T-Mobile US is planning to build a nationwide 5G network using spectrum it bought in April’s auction for $8 billion.
The company, which is majority owned by Deutsche Telekom, has agreed deals with both Ericsson and Nokia to build the network, which will use 600MHz spectrum.
“Truly mobile 5G has to be nationwide,” said John Legere, president and CEO of T-Mobile US, comparing the operator’s position to what he called “the carriers” – AT&T and Verizon.
Legere, who calls T-Mobile US an “un-carrier”, said: “The carriers are using 5G to either distract from how badly they’re losing today or to give their shareholders some hope they can compete with Big Cable. Their ambitious vision for fixed 5G to replace home internet will never provide mobile 5G coverage. It makes no sense.”
He did not say what services and content the company will use the network for, but the company said: “T-Mobile 5G will enable high bandwidth and massive throughput in urban areas using a combination of mid-band and millimetre wave spectrum.”
A few clues came from statements by the heads of Ericsson and Nokia – respectively Börje Ekholm and Rajeev Suri. Ekholm said the spectrum will bring “the ultimate experiences” to enterprise customers and consumers. Suri said: “The 5G networks of tomorrow have the ability to usher in tremendous commercial opportunities for service providers, vertical industries and new entrants.”
T-Mobile US did not say how the work will be split between Ericsson and Nokia, nor how much the company is spending on the contracts. Because of US government rules, Chinese vendors Huawei and ZTE remain unable to bid for the work, leaving only Samsung of South Korea as a potential competitor for the work.
Huawei is a supplier to Deutsche Telekom, the parent company of T-Mobile US, in Europe, and supplies AT&T with 4G equipment for Mexico.
T-Mobile US CTO Neville Ray said: “In the next decade we’ll see everything moving to 5G. Nationwide mobile 5G will require both high-band and broad low-band coverage, and having unused nationwide 600MHz spectrum means T-Mobile is in an ideal position to deliver.”

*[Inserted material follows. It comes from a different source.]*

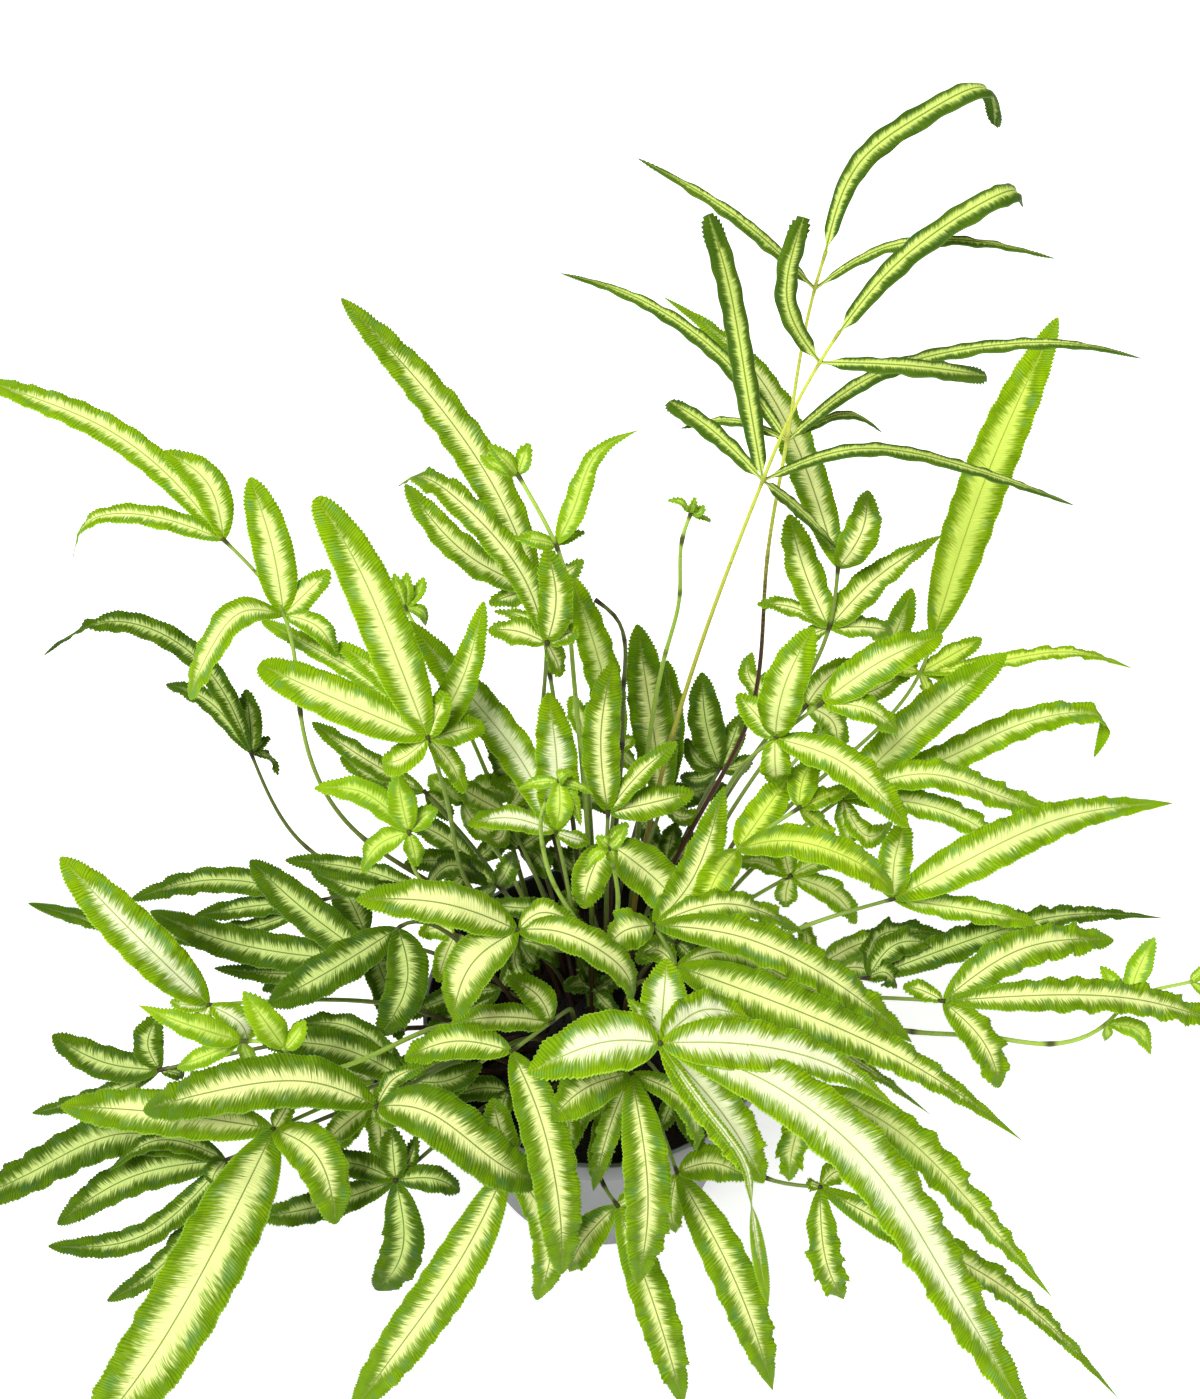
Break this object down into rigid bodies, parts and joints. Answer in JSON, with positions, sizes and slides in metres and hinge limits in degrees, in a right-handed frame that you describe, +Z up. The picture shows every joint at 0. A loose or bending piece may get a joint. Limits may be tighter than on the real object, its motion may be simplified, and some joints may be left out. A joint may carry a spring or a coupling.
{
  "type": "potted fern",
  "caption": "Variegated brake fern in a round tapered pot: strap-like leaflets with a pale middle band and toothed green edges, on wiry stalks that stand in potting soil.",
  "frame": {"origin": "middle of the pot's flat underside, which is the bottom of the whole part", "axes": "+Z up along the pot's axis; -Y towards the picture's viewer; +X to the viewer's right"},
  "size_m": [0.5009, 0.3499, 0.4573],
  "materials": {
    "pot": "fine matte grey plastic",
    "soil": "damp dark peat soil, loose and crumbly",
    "frond_dark": "mature leaf, darker blue-green with a pale band",
    "frond_green": "leaf, mid green with a pale band",
    "frond_bright": "leaf, yellow-green with a cream band",
    "frond_young": "young leaf, plain bright yellow-green"
  },
  "bodies": {
    "root": {"pot": "pot", "potting_soil": "soil", "frond_tall_a": "frond_dark", "frond_tall_b": "frond_dark", "frond_right_mid": "frond_green", "frond_back_right": "frond_bright", "frond_upper_left": "frond_bright", "frond_dark_left": "frond_dark", "frond_left_star": "frond_bright", "frond_back_a": "frond_green", "frond_back_b": "frond_young", "frond_back_c": "frond_green", "frond_back_d": "frond_green", "frond_middle_a": "frond_green", "frond_back_e": "frond_dark", "frond_back_f": "frond_dark", "frond_young_back": "frond_young", "frond_bare_stem": "frond_dark", "frond_young_left": "frond_young", "frond_young_mid_a": "frond_young", "frond_young_mid_b": "frond_young", "frond_middle_b": "frond_green", "frond_young_star": "frond_young", "frond_left_a": "frond_dark", "frond_left_b": "frond_dark", "frond_left_c": "frond_bright", "frond_young_bottom": "frond_young", "frond_left_d": "frond_dark", "frond_left_e": "frond_green", "frond_left_f": "frond_green", "frond_left_g": "frond_dark", "frond_left_h": "frond_green", "frond_left_i": "frond_dark", "frond_middle_c": "frond_green", "frond_front_a": "frond_green", "frond_front_star": "frond_bright", "frond_front_big": "frond_bright", "frond_front_long": "frond_green", "frond_front_b": "frond_green", "frond_front_c": "frond_green", "frond_front_d": "frond_green", "frond_right_front_a": "frond_green", "frond_right_front_b": "frond_green", "frond_right_a": "frond_bright", "frond_right_b": "frond_bright", "frond_right_star": "frond_bright", "frond_right_c": "frond_green", "frond_right_d": "frond_bright", "frond_right_e": "frond_dark", "frond_young_right": "frond_young", "frond_right_small": "frond_bright", "frond_left_j": "frond_dark", "frond_middle_d": "frond_green", "frond_under_right": "frond_bright", "frond_under_far_right": "frond_green", "frond_under_left": "frond_green", "frond_under_front_left": "frond_green", "frond_back_low_a": "frond_dark", "frond_back_low_b": "frond_dark"}
  },
  "joints": []
}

In a blog he wrote: “Listen, 5G is going to be amazing – maybe the most transformative technology of our lifetime.” He added: “5G will mean lower-latency (that means faster response-times for your applications), massively increased battery life and an exponential leap in the number of connections we can handle simultaneously – and that unlocks all kinds of amazing new applications. It’s about more than just speed.”
He suggested some potential applications for 5G, but warned: “As with prior network innovations, we can’t fully imagine all of the new applications that will emerge to take advantage of low-cost, continually-connected, long-battery-life embedded sensors, for example.”
But Ray did suggest “ augmented reality heads-up displays that see everything you do, and provide you with real-time cloud-driven information about the people and objects around you” and “an earpiece that provides natural language translation in real-time as a friend speaks to you at full-speed in any language”.
He also suggested “environmental sensors embedded in the infrastructure – thousands mixed in the asphalt on new smart highways that intelligently route traffic and update road signs, notify road crews when repairs are required and emergency services when accidents occur”.
In April T-Mobile US bought 45% of the 600MHz spectrum that the Federal Communications Commission (FCC) had put up for auction. It will use some of that spectrum to expand its 4G LTE coverage.
The spectrum has been recovered from television broadcast services and some is still in us. T-Mobile says it plans to start offering 5G in 2019 and aims to have nationwide coverage in the US and Puerto Rico by 2020.